アイルランド系のジョージ(ヴォーカル)、ユダヤ系のジョン・モス(ドラムス)、ジャマイカ系黒人のマイキー・クレイグ(ベース)、イングランド系白人のロイ・ヘイ(ギター)という4人で構成。バンド名には〈多様なカルチャーやバックグラウンドを持ったメンバーの集合体〉という意味が込められている。ちなみにグループの実質的なリーダーは、ダムドやアダム&ジ・アンツでの活動経験も持つジョン。公にされていなかったが、彼とジョージは恋仲でもあり、「カルチャー・クラブの楽曲には2人の関係を歌ったものが多かった」と後にジョージは明かしている。

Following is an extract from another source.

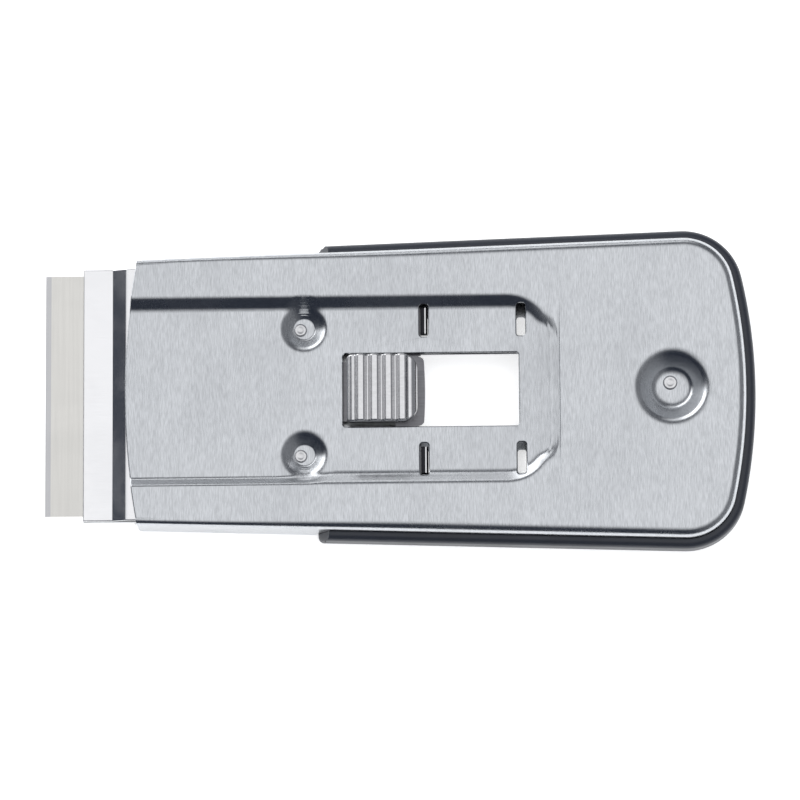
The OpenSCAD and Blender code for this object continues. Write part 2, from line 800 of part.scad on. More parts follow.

そして、当時ヒューマン・リーグやシンプル・マインズらUKの新進アクトの獲得に積極的だったヴァージンと82年に契約を交わす。最初のシングル2枚“White Boy”“I’m Afraid Of Me”こそチャート・アクションはイマイチだったものの、3枚目のシングル“Do You Really Want To Hurt Me”で見事ブレイク。まずUKチャートでNo.1を記録すると、あれよあれよと世界へ拡散し、ヨーロッパ各国で軒並み1位を獲得したのみならず、USチャートでも2位まで上昇する。デュラン・デュランやユーリズミックス、ポリス、ウルトラヴォックスをはじめとするUKのグループが〈第2次ブリティッシュ・インヴェイジョン〉の波に乗って次々と全米上陸を果たしたが、そのなかでもやはりボーイ・ジョージの存在感は光っていた。女装のような出で立ちで〈僕を本当に傷付けたいの?〉と繰り返すシンガーの歌が、多くの人の胸に突き刺さったのだ。それは日本においても同様で、彼らの人気の凄まじさはいまでも語り草となっているほど。もしかしたら社会の枠組にはめられた多くの日本人が、ジョージのように自分らしく自由に生きられたら……と憧れたのかもしれない。余談だが、その後の低迷期にも、ジョージのもとには常に日本から励ましのファンレターが送り届けられていたそうだ。